— Begin Listed records —

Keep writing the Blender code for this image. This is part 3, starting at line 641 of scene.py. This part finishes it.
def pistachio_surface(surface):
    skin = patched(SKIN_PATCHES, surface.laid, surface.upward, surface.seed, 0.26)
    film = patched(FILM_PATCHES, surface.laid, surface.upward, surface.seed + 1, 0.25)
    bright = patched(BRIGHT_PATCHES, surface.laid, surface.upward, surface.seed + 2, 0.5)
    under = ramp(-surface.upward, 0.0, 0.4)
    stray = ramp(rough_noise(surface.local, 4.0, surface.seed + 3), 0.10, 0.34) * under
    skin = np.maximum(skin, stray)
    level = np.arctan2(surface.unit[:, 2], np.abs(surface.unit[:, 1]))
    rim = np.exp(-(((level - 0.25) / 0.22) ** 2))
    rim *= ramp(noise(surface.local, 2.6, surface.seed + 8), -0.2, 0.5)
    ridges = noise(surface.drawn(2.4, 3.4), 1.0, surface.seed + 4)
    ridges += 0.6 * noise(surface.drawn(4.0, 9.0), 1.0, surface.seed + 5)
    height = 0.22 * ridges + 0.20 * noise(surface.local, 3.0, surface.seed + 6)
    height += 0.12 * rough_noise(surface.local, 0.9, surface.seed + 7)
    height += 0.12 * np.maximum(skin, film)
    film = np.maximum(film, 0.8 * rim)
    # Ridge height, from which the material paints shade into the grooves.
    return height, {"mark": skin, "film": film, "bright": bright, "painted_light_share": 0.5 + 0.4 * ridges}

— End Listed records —
— Begin Listed records —

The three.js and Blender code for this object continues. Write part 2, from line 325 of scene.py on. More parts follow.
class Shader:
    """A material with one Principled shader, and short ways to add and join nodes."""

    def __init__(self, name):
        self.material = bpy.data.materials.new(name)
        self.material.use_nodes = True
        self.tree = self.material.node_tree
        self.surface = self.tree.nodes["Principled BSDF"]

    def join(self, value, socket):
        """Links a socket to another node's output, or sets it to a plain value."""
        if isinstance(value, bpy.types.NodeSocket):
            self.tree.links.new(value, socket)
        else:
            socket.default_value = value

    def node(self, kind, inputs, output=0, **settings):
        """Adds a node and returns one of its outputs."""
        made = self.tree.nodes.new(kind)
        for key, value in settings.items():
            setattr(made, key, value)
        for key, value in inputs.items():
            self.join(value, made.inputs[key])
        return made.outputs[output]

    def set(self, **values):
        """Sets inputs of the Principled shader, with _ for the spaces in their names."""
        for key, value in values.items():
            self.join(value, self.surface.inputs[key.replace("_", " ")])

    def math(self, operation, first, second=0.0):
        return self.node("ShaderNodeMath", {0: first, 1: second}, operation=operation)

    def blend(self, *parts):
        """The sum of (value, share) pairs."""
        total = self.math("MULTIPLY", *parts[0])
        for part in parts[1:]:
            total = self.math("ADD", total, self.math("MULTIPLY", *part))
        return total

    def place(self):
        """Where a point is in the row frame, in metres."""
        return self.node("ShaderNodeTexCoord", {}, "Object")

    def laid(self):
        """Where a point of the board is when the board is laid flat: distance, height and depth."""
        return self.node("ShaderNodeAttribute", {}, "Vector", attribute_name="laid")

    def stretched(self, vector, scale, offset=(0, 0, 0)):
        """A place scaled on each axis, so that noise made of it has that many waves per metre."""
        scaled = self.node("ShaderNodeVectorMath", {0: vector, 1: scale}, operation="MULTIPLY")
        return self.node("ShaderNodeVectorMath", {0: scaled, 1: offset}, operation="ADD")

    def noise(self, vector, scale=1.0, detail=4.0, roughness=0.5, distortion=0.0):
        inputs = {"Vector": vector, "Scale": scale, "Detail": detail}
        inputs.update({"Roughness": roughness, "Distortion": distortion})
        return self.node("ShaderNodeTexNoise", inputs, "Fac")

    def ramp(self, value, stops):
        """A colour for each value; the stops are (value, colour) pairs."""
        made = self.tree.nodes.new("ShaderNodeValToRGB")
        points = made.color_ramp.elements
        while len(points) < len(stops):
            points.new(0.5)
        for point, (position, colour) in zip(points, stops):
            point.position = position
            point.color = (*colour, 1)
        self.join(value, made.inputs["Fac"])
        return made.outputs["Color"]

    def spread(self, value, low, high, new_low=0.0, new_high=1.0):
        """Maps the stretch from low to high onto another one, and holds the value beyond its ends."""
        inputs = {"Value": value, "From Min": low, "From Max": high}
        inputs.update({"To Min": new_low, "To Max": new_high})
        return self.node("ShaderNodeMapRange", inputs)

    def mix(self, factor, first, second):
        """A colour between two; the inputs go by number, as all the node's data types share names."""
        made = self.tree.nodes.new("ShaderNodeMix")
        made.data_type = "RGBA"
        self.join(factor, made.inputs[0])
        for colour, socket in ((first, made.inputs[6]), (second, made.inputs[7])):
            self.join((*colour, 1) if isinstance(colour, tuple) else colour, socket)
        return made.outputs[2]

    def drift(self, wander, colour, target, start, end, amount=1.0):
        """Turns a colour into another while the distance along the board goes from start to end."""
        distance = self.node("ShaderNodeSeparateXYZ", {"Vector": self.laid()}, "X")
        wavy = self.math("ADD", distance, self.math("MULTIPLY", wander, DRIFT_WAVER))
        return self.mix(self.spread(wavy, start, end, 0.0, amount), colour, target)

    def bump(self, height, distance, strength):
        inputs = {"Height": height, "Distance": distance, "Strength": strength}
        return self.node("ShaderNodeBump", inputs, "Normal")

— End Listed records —

:: Stated problem ::
Look through the entries above; copy every line holding the string "Blender".

:: Exercise output ::
Keep writing the Blender code for this image. This is part 3, starting at line 641 of scene.py. This part finishes it.
The three.js and Blender code for this object continues. Write part 2, from line 325 of scene.py on. More parts follow.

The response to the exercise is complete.